I know that they have listened to the Clinton spin people recently. I think a lot of what was done in that administration to make the president's case was a wreckless slashing and burning on all sides without much regard to the effect it had on the institutions of government and on the people.

But to have someone here talking to Yuschenko that could help shape his message and approach is a good idea no matter where it comes from. Yuschenko needs that and he needs some discipline too to get him to control his outbursts. Last night for example, when he got on the stage, some in the crowd chanted, "Yulia! Yulia! Yulia!" He responded with, "You can continue and I'll listen. When you finish, I'll begin." It is what he felt but it won't help to make him any new friends.

That is the same thing he did in that affair about his son. Talking that way to a news organization that supported him during the revolution didn't serve him well. That that news organization now says it is in opposition to the Ysuchenko government should be laid entirely at the feet of Yuschenko. It didn't need to happen.

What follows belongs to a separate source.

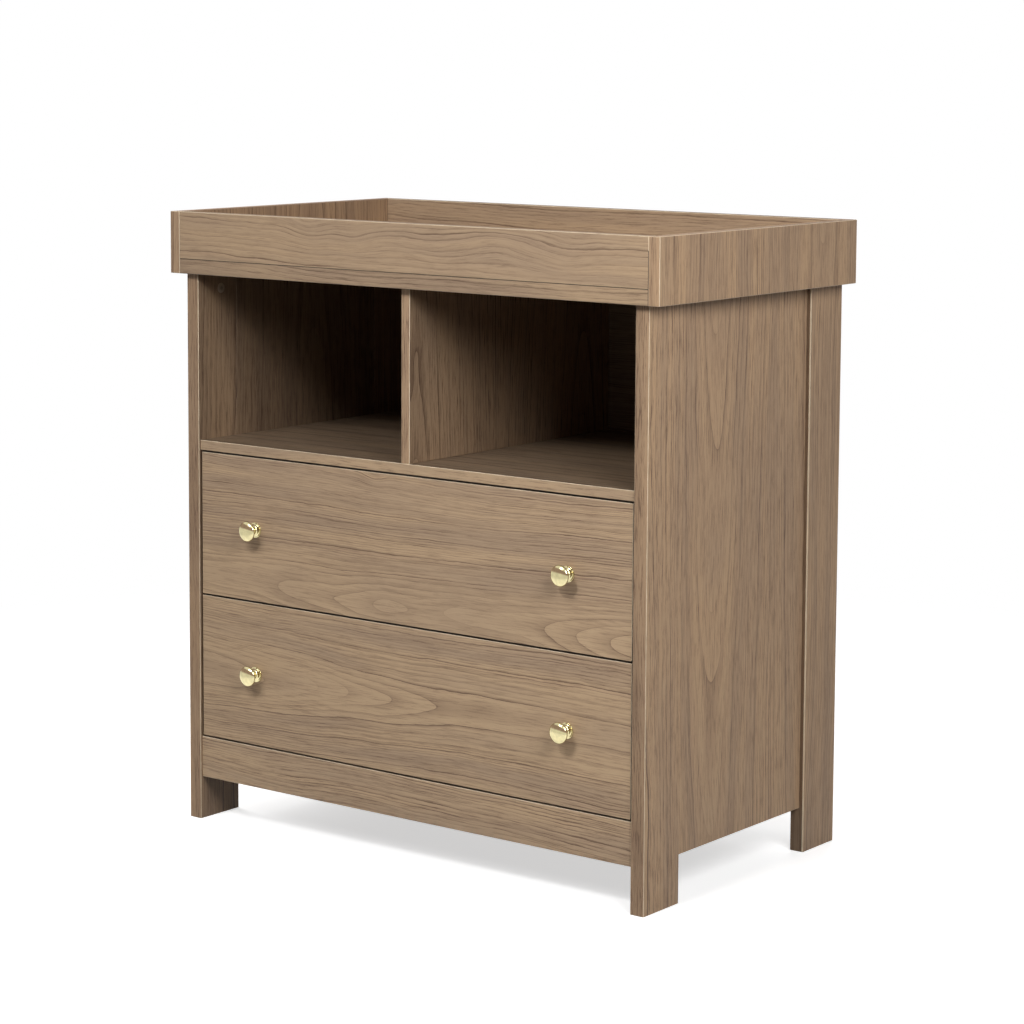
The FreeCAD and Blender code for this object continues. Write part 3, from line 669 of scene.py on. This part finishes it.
def facing(axis, sign):
    return tuple(sign if k == axis else 0 for k in range(3))


def inward(box, axis):
    """Towards the middle of the dresser along X and Y, and down along Z."""
    return facing(axis, -1 if axis == 2 or middle(box)[axis] > 0 else 1)


def end_of(box, direction):
    """The middle of the box's face that looks along the direction."""
    point = middle(box)
    axis = max(range(3), key=lambda k: abs(direction[k]))
    point[axis] = box[1][axis] if direction[axis] > 0 else box[0][axis]
    return point


def make_cams(name, node, body):
    """Round cams with a cross recess, a hair proud of the board, one piece for each length."""
    boxes = {}
    for box in solids(node):
        span = box[1] - box[0]
        axis = max(range(3), key=lambda k: abs(span[k] - CAM_ACROSS))
        boxes.setdefault(round(span[axis] * MM, 1), []).append((box, axis))
    for number, (deep, found) in enumerate(sorted(boxes.items())):
        section = [(0.0, -deep), (CAM_RADIUS, -deep)] + CAM_RIM
        places = []
        for box, axis in found:
            direction = inward(box, axis)
            places.append((end_of(box, direction), direction))
        cap = cross_capped(section, CAM_STEPS, *CAM_RECESS)
        piece = name if number == 0 else name + "_deep"
        made_of(piece, cap, places, CAM_METAL, "zinc", body, node)


def make_screws(name, node, body, direction_of, section, steps, recess, head):
    """Screws with a cross recess. direction_of says where the head of a box's screw faces."""
    places = []
    for box in solids(node):
        direction = Vector(direction_of(box))
        places.append((end_of(box, direction) - direction * head, direction))
    made_of(name, cross_capped(section, steps, *recess), places, ZINC, "zinc", body, node)


def outward(box):
    """Heads of the carcass's small screws: out of the back, or into the runner space."""
    axis = longest(box)
    return (0, 1, 0) if axis == 1 else inward(box, 0)


def under(box):
    return (0, 0, -1)


def behind(box):
    return (0, 1, 0)


def make_bolts(name, node, body):
    """Cam bolts, with the end that the cam holds towards the middle or the back."""
    places = []
    for box in solids(node):
        axis = longest(box)
        head = (0, 1, 0) if axis == 1 else inward(box, axis)
        start = end_of(box, [-c for c in head])
        places.append((start, head))
    made_of(name, revolve(CAM_BOLT, CAM_BOLT_STEPS), places, ZINC, "zinc", body, node)


def make_roller(node):
    box = solids(node)[0]
    places = [(end_of(box, (-1, 0, 0)), (1, 0, 0))]
    made_of(node + "_wheel", revolve(ROLLER, ROLLER_STEPS), places, NYLON, "nylon", node, node)


make_cams("carcass_cams", "cam_locks", "carcass")
make_bolts("carcass_cam_bolts", "cam_bolts", "carcass")
make_screws("carcass_small_screws", "small_screws", "carcass", outward, *SMALL_SCREW)
make_screws("carcass_long_screws", "long_screws", "carcass", under, *LONG_SCREW)
pegs = [(middle(box), facing(longest(box), 1)) for box in solids("dowels")]
made_of("carcass_dowels", revolve(DOWEL, DOWEL_STEPS, flute=DOWEL_FLUTE), pegs, BEECH, "beech",
        "carcass", "dowels")
for place in ("upper", "lower"):
    body = place + "_drawer"
    make_cams(body + "_cams", body + "_cam_locks", body)
    make_bolts(body + "_bolts", body + "_cam_bolts", body)
    make_screws(body + "_small_screws", body + "_screws", body, under, *SMALL_SCREW)
    make_screws(body + "_knob_fixings", body + "_knob_screws", body, behind, *KNOB_SCREW)
    for kind in ("_front_roller_", "_drawer_roller_"):
        for side in ("left", "right"):
            make_roller(place + kind + side)


# ---- floor and world ---------------------------------------------------------------------------
WHITE = (1.0, 1.0, 1.0, 1.0)
FLOOR_REACH = 60.0
SHADE_RADII = (0.6, 2.0)        # the floor shows shadow inside the first, and none past the second
FLOOR_GLOW = (0.60, 1.0)        # its glow to the camera and in gloss, inside and past them
FLOOR_TONE = (0.80, 0.0)        # its colour there, which takes the shadow
FLOOR_BOUNCE = 0.22             # its colour for the light that it throws back on the dresser
FILL = (0.03, 0.03, 0.03, 1.0)
DARK_ROOM = (0.44, 0.335, 0.34, 1.0)
ROOM = ((0.11, DARK_ROOM), (0.42, DARK_ROOM), (0.52, WHITE))    # over height, white below it


def make_floor():
    """Pale floor that keeps the dresser's shadow near it and is plain white further out."""
    mesh = bpy.data.meshes.new("floor")
    corners = [(FLOOR_REACH * x, FLOOR_REACH * y, 0)
               for x, y in ((-1, -1), (1, -1), (1, 1), (-1, 1))]
    mesh.from_pydata(corners, [], [(0, 1, 2, 3)])
    made = bpy.data.objects.new("floor", mesh)
    bpy.context.scene.collection.objects.link(made)
    g = Graph("pale_floor")
    x, y = g.place()[:2]
    away = g.calc("SQRT", g.add(g.mul(x, x), g.mul(y, y)))
    path = g.node("ShaderNodeLightPath")
    seen = g.calc("MAXIMUM", path.outputs["Is Camera Ray"], path.outputs["Is Glossy Ray"])
    glow = g.mul(g.ramp(away, *SHADE_RADII, *FLOOR_GLOW, smooth=True), seen)
    base = g.blend(seen, FLOOR_BOUNCE, g.ramp(away, *SHADE_RADII, *FLOOR_TONE, smooth=True))
    colour = g.node("ShaderNodeCombineColor")
    for socket in colour.inputs:
        g.feed(socket, base)
    g.shader.inputs["Emission Color"].default_value = WHITE
    g.finish(Base_Color=colour.outputs[0], Emission_Strength=glow, Roughness=0.9,
             Specular_IOR_Level=0.0)
    made.data.materials.append(g.material)


def make_world():
    """White to the camera. Gloss sees a white horizon, a dim brown room and a white ceiling, and
    the diffuse fill is faint, so that the open compartments stay dark."""
    world = bpy.data.worlds.new("studio")
    bpy.context.scene.world = world
    world.use_nodes = True
    w = Tree(world.node_tree)
    path = w.node("ShaderNodeLightPath")
    height = w.split(w.node("ShaderNodeTexCoord").outputs["Generated"])[2]
    room = w.node("ShaderNodeValToRGB")
    w.feed(room.inputs[0], height)
    stops = room.color_ramp.elements
    stops[0].color = WHITE
    for level, colour in ROOM:
        stops.new(level).color = colour
    unseen = w.mix(path.outputs["Is Glossy Ray"], FILL, room.outputs[0])
    sky = w.tree.nodes["Background"]
    w.feed(sky.inputs["Color"], w.mix(path.outputs["Is Camera Ray"], unseen, WHITE))
    sky.inputs["Strength"].default_value = 1.0


make_floor()
make_world()

# ---- lamps -------------------------------------------------------------------------------------
# name, place, aim, size in metres, power in watts, whether gloss mirrors it
LAMPS = (
    ("key", (0.28, -1.9, 2.1), (0.0, 0.0, 0.45), 0.38, 18.0, True),
    ("front", (-0.6, -4.0, 3.9), (0.0, 0.0, 0.5), 1.9, 82.0, True),
    ("right", (2.1, -1.2, 1.8), (0.2, -0.1, 0.5), 1.1, 42.5, True),
    ("left", (-2.6, 0.7, 1.3), (-0.2, 0.1, 0.5), 1.4, 52.0, False),
    ("back", (-1.3, 3.0, 1.3), (0.0, 0.0, 0.5), 1.4, 62.0, False),
)

for name, spot, aim, size, power, mirrored in LAMPS:
    light = bpy.data.lights.new(name, "AREA")
    light.shape = "SQUARE"
    light.size = size
    light.energy = power
    lamp = bpy.data.objects.new(name, light)
    bpy.context.scene.collection.objects.link(lamp)
    lamp.location = spot
    lamp.visible_glossy = mirrored
    lamp.rotation_euler = (Vector(aim) - Vector(spot)).to_track_quat("-Z", "Y").to_euler()

# ---- camera, fitted to the photo's edges -------------------------------------------------------
PHOTO = 1024                    # the photo's width and height in pixels
FOCAL = 2921.3                  # focal length in pixels
AHEAD = (484.6, 354.8)          # the pixel that the camera points at
SENSOR = 36.0                   # sensor width in millimetres
CAMERA_PLACE = (2.5842, -3.3981, 1.1691)
YAW = math.radians(37.659)
PITCH = math.radians(6.087)
ROLL = math.radians(0.248)

ahead = Vector((-math.sin(YAW) * math.cos(PITCH), math.cos(YAW) * math.cos(PITCH),
                -math.sin(PITCH)))
flat_right = Vector((math.cos(YAW), math.sin(YAW), 0.0))
flat_down = ahead.cross(flat_right)
right = flat_right * math.cos(ROLL) - flat_down * math.sin(ROLL)
down = flat_right * math.sin(ROLL) + flat_down * math.cos(ROLL)
camera_data = bpy.data.cameras.new("camera")
camera_data.sensor_width = SENSOR
camera_data.lens = FOCAL / PHOTO * SENSOR
camera_data.shift_x = (PHOTO / 2 - AHEAD[0]) / PHOTO
camera_data.shift_y = (AHEAD[1] - PHOTO / 2) / PHOTO
camera_data.clip_end = 200.0
camera = bpy.data.objects.new("camera", camera_data)
bpy.context.scene.collection.objects.link(camera)
turn = Matrix((right, -down, -ahead)).transposed().to_4x4()
camera.matrix_world = Matrix.Translation(CAMERA_PLACE) @ turn
bpy.context.scene.camera = camera
bpy.context.scene.view_settings.view_transform = "Standard"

He said something else that was on a par. He may feel it, but he's gotta control saying something about it. That may be impossible because to suppress it might seem dishonest. He needs friends and that is hard to do when you are in their faces for what are petty things.

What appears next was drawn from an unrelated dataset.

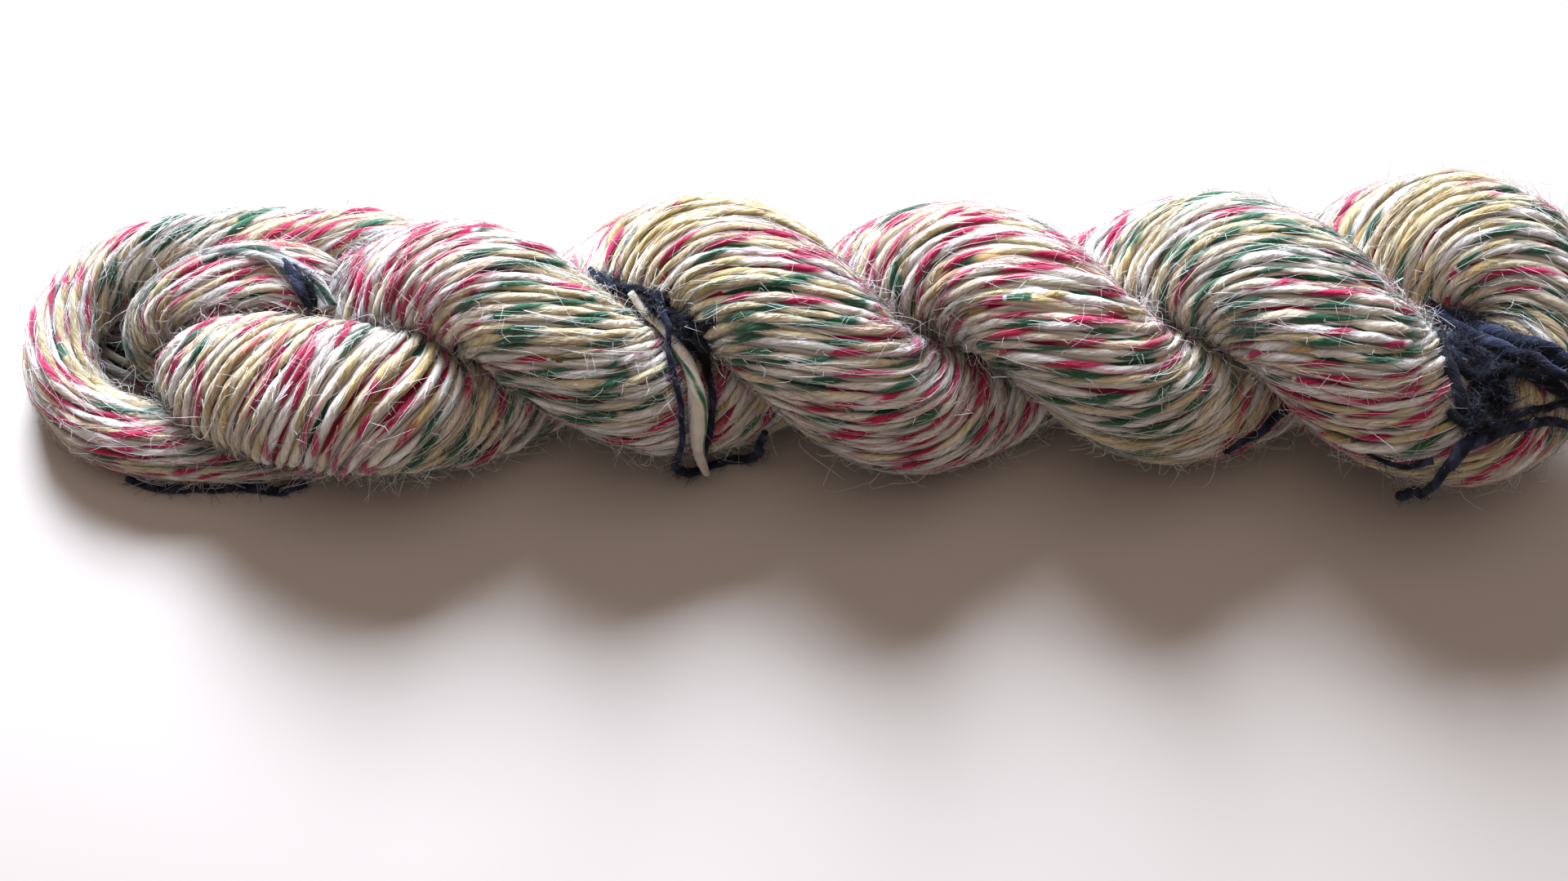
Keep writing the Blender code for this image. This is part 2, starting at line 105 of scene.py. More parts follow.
def smooth_between(knots, values, at):
    """A cubic through the values, whose slope at a knot is that of its two neighbours."""
    knots = np.asarray(knots, float)
    values = np.asarray(values, float)
    at = np.clip(at, knots[0], knots[-1])
    slopes = np.gradient(values, knots)
    left = np.clip(np.searchsorted(knots, at, side="right") - 1, 0, len(knots) - 2)
    span = knots[left + 1] - knots[left]
    part = (at - knots[left]) / span
    keep = (1 + 2 * part) * (1 - part) ** 2
    reach = part ** 2 * (3 - 2 * part)
    leave = part * (1 - part) ** 2 * span
    arrive = part ** 2 * (part - 1) * span
    return (keep * values[left] + reach * values[left + 1]
            + leave * slopes[left] + arrive * slopes[left + 1])


def read_table(rows, column, at):
    """One column of a table, read smoothly along its first column."""
    rows = np.asarray(rows, float)
    return smooth_between(rows[:, 0], rows[:, column], at)


# %% Even steps along a curve
FINE_POINTS = 400


def even_steps(curve, step):
    """The rows of a fine curve at even distances, with its first three columns as the place."""
    spans = np.linalg.norm(np.diff(curve[:, :3], axis=0), axis=1)
    reached = np.concatenate([[0.0], np.cumsum(spans)])
    wanted = np.linspace(0.0, reached[-1], max(3, round(reached[-1] / step) + 1))
    return np.stack([np.interp(wanted, reached, column) for column in curve.T], axis=1)


def along(rows, step):
    """Every column of a table of points, read at even steps along its own smooth curve."""
    table = np.array(rows, float)
    spans = np.linalg.norm(np.diff(table[:, :3], axis=0), axis=1)
    chords = np.concatenate([[0.0], np.cumsum(spans)])
    fine = np.linspace(0.0, chords[-1], FINE_POINTS)
    curve = np.stack([smooth_between(chords, column, fine) for column in table.T], axis=1)
    return even_steps(curve, step)


# %% Directions square to a line


def unit(vectors):
    """The vectors at length one."""
    return vectors / np.linalg.norm(vectors, axis=-1, keepdims=True)


def carried_frame(points):
    """Two directions square to the route at each point, carried along without twisting."""
    heading = unit(np.gradient(points, axis=0))
    side = np.cross(heading[0], (0.0, 0.0, 1.0))
    sides = []
    for ahead in heading:
        side = side - ahead * np.dot(side, ahead)
        side = side / np.linalg.norm(side)
        sides.append(side)
    sides = np.array(sides)
    return sides, np.cross(heading, sides)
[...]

I do though think he set the right tone later in the speech. He was forthright and candid I think about the government and what happened. And he ended up the speech with a reemphasis on the direction the country needed to take. It was much of what was stated in the revolution last year.

Those who listened to it I think would have to come away from it thinking that Yuschenko is still sincerely engaged in trying to correct the problems of the country. That he doesn't have more to show for the time he has been involved is a very real and a very bad problem. And it is all to be laid up to his mistakes. But I think the mistakes came from trying to do the right thing. He vacillated between government unity and making the right decisions. His hand was forced and unity was the casualty. It should have been but much, much earlier.

My wife thought he was the only speaker who sounded like he did last year on the square. I think he did too. We'll see what effect it has.

We listened to the speech with people who are disenchanted with Yuschenko. That might be the majority of Ukrainians, I don't know. Their lives haven't changed much and things have gotten more expensive. For this they blame not primarily Tymoshenko, though she is getting it too, but Yuschenko. These particular people, the ones we had over, still support Tymoshenko because they saw her as getting something done.

I think I may not have been the best host last night. (They were at our place.) In a bit of heat, I kept saying to them, "Ask Tymoshenko where the investment went." That she was doing something is true but it amounted to nothing better than rearranging the deck chairs on that big sinking ship. Investment is needed for the pie to grow here and for people's lives to get better. But she with her careless populism scared a lot of it away. And her statist managing of the economy got them all shortages and inflation as a bonus. A pure disaster.

There is irony there too. She blamed the Russians for a number of the problems of the Ukrainian economy. But it is the Russians who are the only ones who can stomach the perceived risks in the Ukrainian economy. (Like I have said before, a lot of the risks are only perception. We think they have been vastly overstated.) So she blamed the Russians for it all and then instituted polices that made it inevitable that the Russians would take a significant role in the economy. But now Russia isn't the problem anymore for her I guess. She went there and saw how wonderful it all was there for herself.

A lot of people say that corruption hasn't changed at all and that that was the major pledge of Yuschenko on Maidan last year. And that is the truth on both counts. The problem is that corruption was never as much a problem of systems and structure as it was one of culture. What this means is that there was only so much that could be done by Yuschenko in the first place. And some of it has been done, to his credit. The rest of it has to come from a change in the culture.

Corruption was not simply a problem of Kuchma or of Yanukovych or of the militsya who stopped the car looking for a bribe to let it go. It has always been a problem of the people of Ukraine. For every official who wants a bribe for something, there is someone willing to pay it. And these would include even those who stood out in the cold cheering on Yuschenko. They would be the first to condemn Yanukovych for paying officials to get votes. But when it comes to getting their children into the right school or to getting their child a degree or to selling their apartment at the time they need to or to getting that piece of paper that allows them to do something they want to do, everyone, everyone, is willing to pay what it takes to whomever it takes to get it done. But corruption something the other guy does, the bad guy, not me. My motives are pure. But it is all corruption and it is all a problem, all of it. It distorts policy and creates a drag on the economy. And it creates costs that all people are paying for now, costs that are keeping the lot of them in poverty and subjecting them to rule by the whims of stupid bureacrats who can't do anything other than manage paper but who have power and know how to use it for their own benefit. (OK, so they aren't stupid in that either.) And that means, in the end, government by the rich and for the rich.

But it's the other guys, not me.

There is more to say on this but I don't have more time. We are expecting a baby in the next couple of weeks and that means making the rounds to doctors and other places to get ready for it. Not much time left after all that.